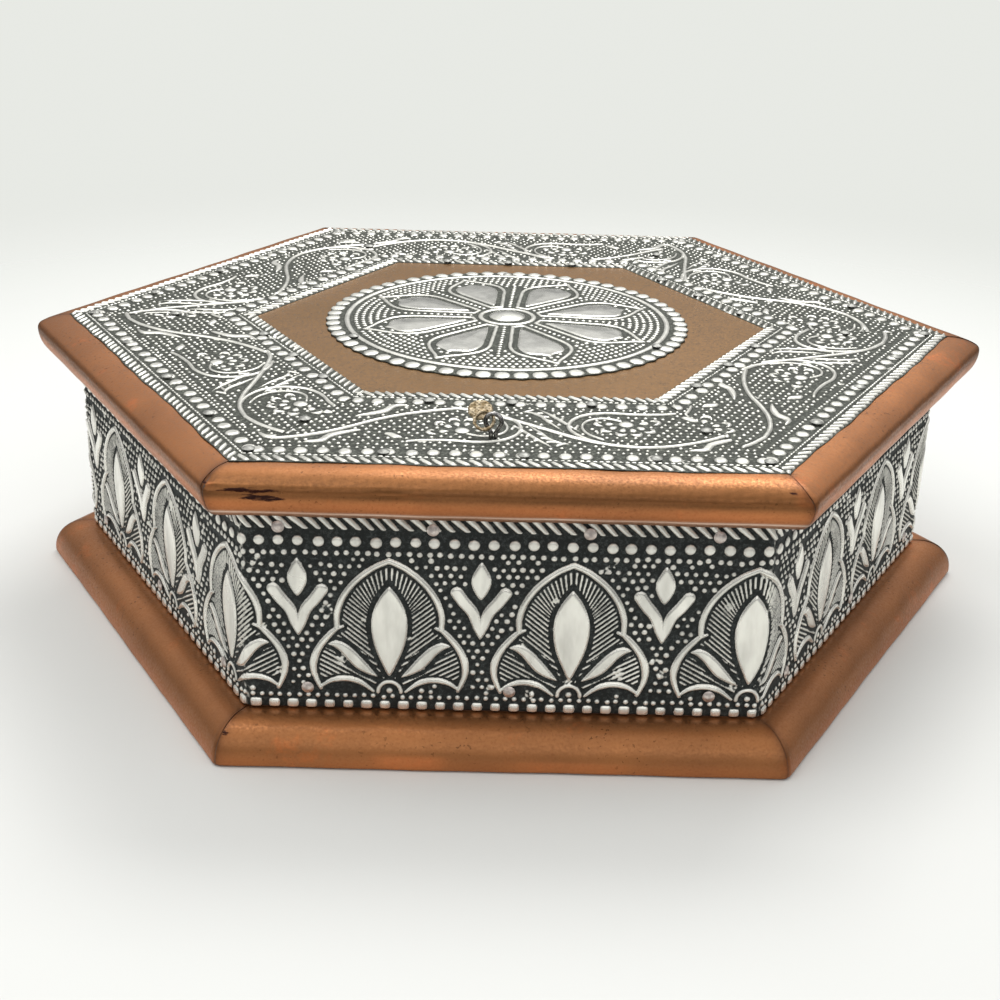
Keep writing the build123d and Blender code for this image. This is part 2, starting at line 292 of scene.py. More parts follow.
def embossed_metal(name, hollow, raised, worn, metal):
    """White metal: polished where it stands up and dark in its hollows.

    Worn is how unevenly it is polished, and metal is how metallic its raised parts are.
    """
    material, tree, shader = new_material(name)
    relief = tree.attribute("relief")
    polish = tree.attribute("polish")
    fine = tree.noise(1400, 3.0)
    broad = tree.noise(60, 3.0)
    lift = relief
    for noise, strength in ((fine, 0.35), (broad, worn)):
        uneven = tree.math("MULTIPLY", tree.math("SUBTRACT", noise, 0.5), strength)
        lift = tree.math("ADD", lift, uneven)
    lift = tree.math("ADD", lift, tree.math("MULTIPLY", polish, 0.3))
    lift = tree.math("ADD", lift, tree.attribute("wear"))
    clean = tree.map_range(lift, 0.2, 0.6)
    grit = tree.map_range(tree.noise(1300, 5.0, 0.75), 0.45, 0.72)
    ground = tree.mix(grit, hollow, tuple(GRIT * channel for channel in hollow))
    smear = tree.map_range(tree.noise(240, 3.0, 0.6, stretch=(1.0, 1.0, 0.3)), 0.3, 0.75, 1.0, 0.72)
    face = tree.mix(smear, (0, 0, 0), raised)
    tree.feed(shader.inputs["Base Color"], tree.mix(clean, ground, face))
    tree.feed(shader.inputs["Metallic"], tree.mix_number(clean, 0.55, metal))
    dull = tree.mix_number(clean, 0.6, 0.34)
    streaks = tree.math("MULTIPLY", broad, 0.12)
    rough = tree.math("ADD", tree.math("SUBTRACT", dull, tree.math("MULTIPLY", polish, 0.14)), streaks)
    tree.feed(shader.inputs["Roughness"], rough)
    tree.feed(shader.inputs["Normal"], tree.bump(fine, 0.00004, 0.5))
    return material


def copper_metal(name, warm, brown, gloss, coat, specks):
    """Softly polished copper with brown patina; its marks come from vertex values, and some of them are
    painted light: a highlight, dark reflections and light on the lower curves.

    Gloss is its least roughness, coat the weight of its clear coat, and specks how much it is flecked.
    """
    material, tree, shader = new_material(name)
    broad = tree.noise(28, 5.0)
    streaks = tree.noise(60, 4.0, stretch=(0.35, 0.35, 2.5))
    fine = tree.noise(900, 3.0)
    share = tree.map_range(tree.math("ADD", broad, tree.math("MULTIPLY", streaks, 0.5)), 0.5, 1.0)
    colour = tree.mix(share, warm, brown)
    fleck = tree.map_range(tree.noise(1100, 1.0), 0.75 - specks, 0.77 - specks)
    fleck = tree.math("MULTIPLY", fleck, tree.map_range(tree.noise(45, 3.0), 0.45, 0.6, 0.1, 0.7))
    colour = tree.mix(fleck, colour, COPPER_FLECK)
    glow = tree.map_range(tree.noise(75, 5.0, 0.7), 0.56, 0.72)
    colour = tree.mix(tree.math("MULTIPLY", glow, 6 * specks), colour, COPPER_GLOW)
    # Stains, dark seams and rubbed wear from vertex values, with painted highlights, painted dark reflections
    # and painted light among them
    for mark, mark_colour in PATINA_AND_PAINTED_LIGHT.items():
        colour = tree.mix(tree.attribute(mark), colour, mark_colour)
    scratch = tree.noise(900, 4.0, 0.65, stretch=(0.22, 0.22, 1.5))
    stain = tree.math("ADD", tree.attribute("stain"), tree.math("MULTIPLY", scratch, 1.6))
    stain = tree.map_range(stain, 1.34, 1.56)
    colour = tree.mix(stain, colour, COPPER_STAIN)
    tree.feed(shader.inputs["Base Color"], colour)
    shader.inputs["Metallic"].default_value = 0.95
    shader.inputs["Coat Weight"].default_value = coat
    shader.inputs["Coat Roughness"].default_value = 0.22
    sparkle = tree.math("MULTIPLY", tree.math("SUBTRACT", tree.noise(1700, 2.0), 0.5), 0.7)
    rough = tree.math("ADD", tree.math("ADD", gloss, sparkle), tree.math("MULTIPLY", broad, 0.16))
    rough = tree.math("ADD", rough, tree.math("MULTIPLY", stain, 0.3))
    tree.feed(shader.inputs["Roughness"], rough)
    height = tree.math("ADD", tree.math("MULTIPLY", broad, 6.0), fine)
    tree.feed(shader.inputs["Normal"], tree.bump(height, 0.00006, 0.8))
    return material


def plain_metal(name, colour, dark, roughness, scale=900.0, bump=0.00004):
    """Small fittings: one colour with darker wear in it. Bump is in metres."""
    material, tree, shader = new_material(name)
    grain = tree.noise(scale, 3.0)
    share = tree.map_range(grain, 0.35, 0.7)
    tree.feed(shader.inputs["Base Color"], tree.mix(share, dark, colour))
    shader.inputs["Metallic"].default_value = 1.0
    shader.inputs["Roughness"].default_value = roughness
    tree.feed(shader.inputs["Normal"], tree.bump(grain, bump, 0.8))
    return material


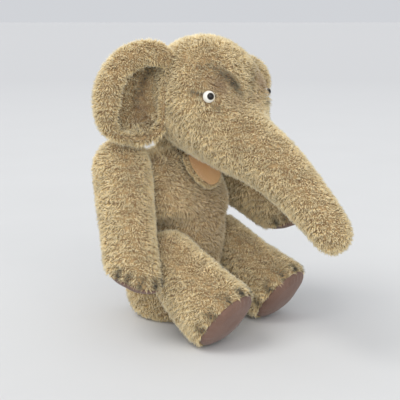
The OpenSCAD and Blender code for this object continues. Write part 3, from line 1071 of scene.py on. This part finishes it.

-*-

EXERCISE GOAL:
Extract all of the material exactly as it is written.

RIGHT ANSWER:
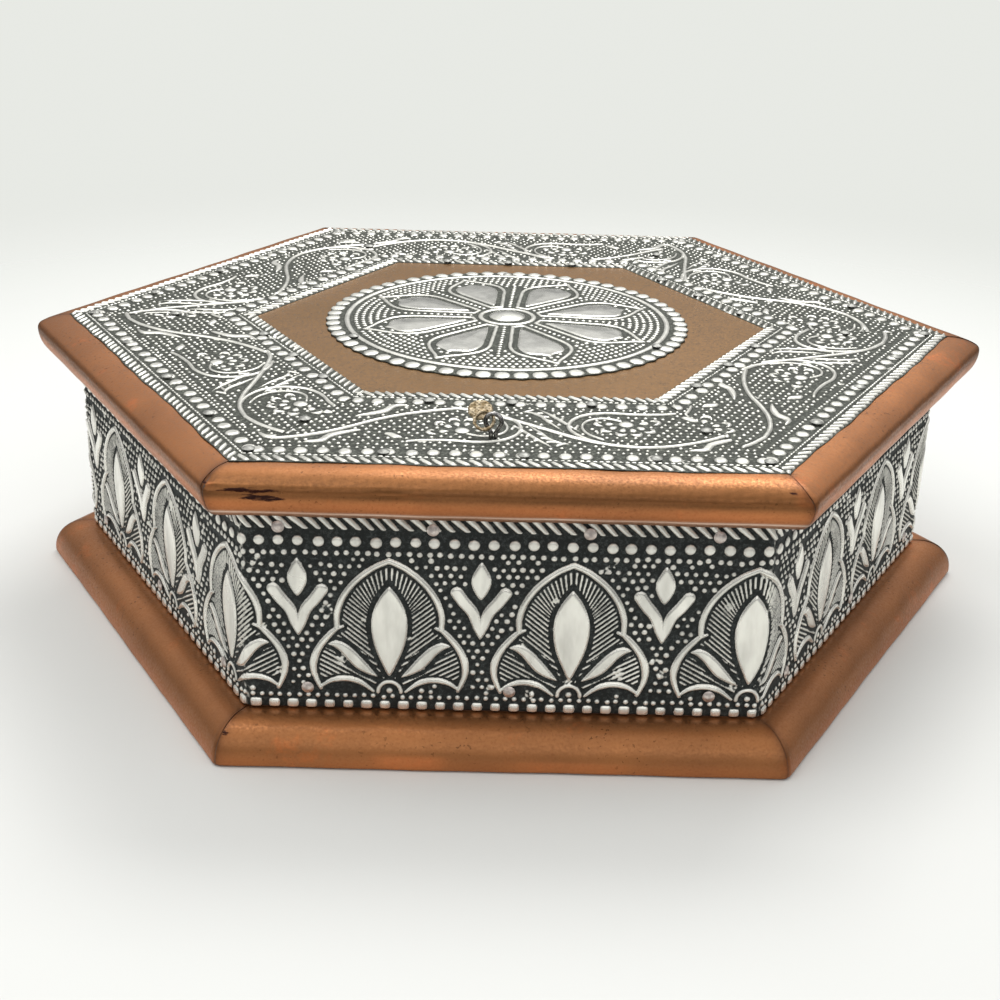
Keep writing the build123d and Blender code for this image. This is part 2, starting at line 292 of scene.py. More parts follow.
def embossed_metal(name, hollow, raised, worn, metal):
    """White metal: polished where it stands up and dark in its hollows.

    Worn is how unevenly it is polished, and metal is how metallic its raised parts are.
    """
    material, tree, shader = new_material(name)
    relief = tree.attribute("relief")
    polish = tree.attribute("polish")
    fine = tree.noise(1400, 3.0)
    broad = tree.noise(60, 3.0)
    lift = relief
    for noise, strength in ((fine, 0.35), (broad, worn)):
        uneven = tree.math("MULTIPLY", tree.math("SUBTRACT", noise, 0.5), strength)
        lift = tree.math("ADD", lift, uneven)
    lift = tree.math("ADD", lift, tree.math("MULTIPLY", polish, 0.3))
    lift = tree.math("ADD", lift, tree.attribute("wear"))
    clean = tree.map_range(lift, 0.2, 0.6)
    grit = tree.map_range(tree.noise(1300, 5.0, 0.75), 0.45, 0.72)
    ground = tree.mix(grit, hollow, tuple(GRIT * channel for channel in hollow))
    smear = tree.map_range(tree.noise(240, 3.0, 0.6, stretch=(1.0, 1.0, 0.3)), 0.3, 0.75, 1.0, 0.72)
    face = tree.mix(smear, (0, 0, 0), raised)
    tree.feed(shader.inputs["Base Color"], tree.mix(clean, ground, face))
    tree.feed(shader.inputs["Metallic"], tree.mix_number(clean, 0.55, metal))
    dull = tree.mix_number(clean, 0.6, 0.34)
    streaks = tree.math("MULTIPLY", broad, 0.12)
    rough = tree.math("ADD", tree.math("SUBTRACT", dull, tree.math("MULTIPLY", polish, 0.14)), streaks)
    tree.feed(shader.inputs["Roughness"], rough)
    tree.feed(shader.inputs["Normal"], tree.bump(fine, 0.00004, 0.5))
    return material


def copper_metal(name, warm, brown, gloss, coat, specks):
    """Softly polished copper with brown patina; its marks come from vertex values, and some of them are
    painted light: a highlight, dark reflections and light on the lower curves.

    Gloss is its least roughness, coat the weight of its clear coat, and specks how much it is flecked.
    """
    material, tree, shader = new_material(name)
    broad = tree.noise(28, 5.0)
    streaks = tree.noise(60, 4.0, stretch=(0.35, 0.35, 2.5))
    fine = tree.noise(900, 3.0)
    share = tree.map_range(tree.math("ADD", broad, tree.math("MULTIPLY", streaks, 0.5)), 0.5, 1.0)
    colour = tree.mix(share, warm, brown)
    fleck = tree.map_range(tree.noise(1100, 1.0), 0.75 - specks, 0.77 - specks)
    fleck = tree.math("MULTIPLY", fleck, tree.map_range(tree.noise(45, 3.0), 0.45, 0.6, 0.1, 0.7))
    colour = tree.mix(fleck, colour, COPPER_FLECK)
    glow = tree.map_range(tree.noise(75, 5.0, 0.7), 0.56, 0.72)
    colour = tree.mix(tree.math("MULTIPLY", glow, 6 * specks), colour, COPPER_GLOW)
    # Stains, dark seams and rubbed wear from vertex values, with painted highlights, painted dark reflections
    # and painted light among them
    for mark, mark_colour in PATINA_AND_PAINTED_LIGHT.items():
        colour = tree.mix(tree.attribute(mark), colour, mark_colour)
    scratch = tree.noise(900, 4.0, 0.65, stretch=(0.22, 0.22, 1.5))
    stain = tree.math("ADD", tree.attribute("stain"), tree.math("MULTIPLY", scratch, 1.6))
    stain = tree.map_range(stain, 1.34, 1.56)
    colour = tree.mix(stain, colour, COPPER_STAIN)
    tree.feed(shader.inputs["Base Color"], colour)
    shader.inputs["Metallic"].default_value = 0.95
    shader.inputs["Coat Weight"].default_value = coat
    shader.inputs["Coat Roughness"].default_value = 0.22
    sparkle = tree.math("MULTIPLY", tree.math("SUBTRACT", tree.noise(1700, 2.0), 0.5), 0.7)
    rough = tree.math("ADD", tree.math("ADD", gloss, sparkle), tree.math("MULTIPLY", broad, 0.16))
    rough = tree.math("ADD", rough, tree.math("MULTIPLY", stain, 0.3))
    tree.feed(shader.inputs["Roughness"], rough)
    height = tree.math("ADD", tree.math("MULTIPLY", broad, 6.0), fine)
    tree.feed(shader.inputs["Normal"], tree.bump(height, 0.00006, 0.8))
    return material


def plain_metal(name, colour, dark, roughness, scale=900.0, bump=0.00004):
    """Small fittings: one colour with darker wear in it. Bump is in metres."""
    material, tree, shader = new_material(name)
    grain = tree.noise(scale, 3.0)
    share = tree.map_range(grain, 0.35, 0.7)
    tree.feed(shader.inputs["Base Color"], tree.mix(share, dark, colour))
    shader.inputs["Metallic"].default_value = 1.0
    shader.inputs["Roughness"].default_value = roughness
    tree.feed(shader.inputs["Normal"], tree.bump(grain, bump, 0.8))
    return material


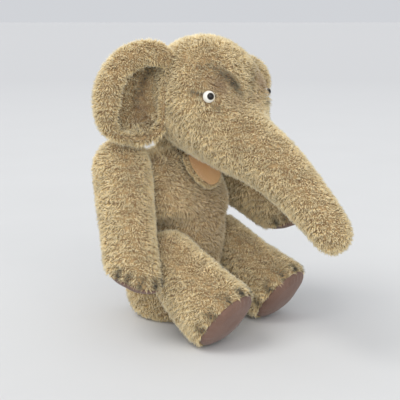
The OpenSCAD and Blender code for this object continues. Write part 3, from line 1071 of scene.py on. This part finishes it.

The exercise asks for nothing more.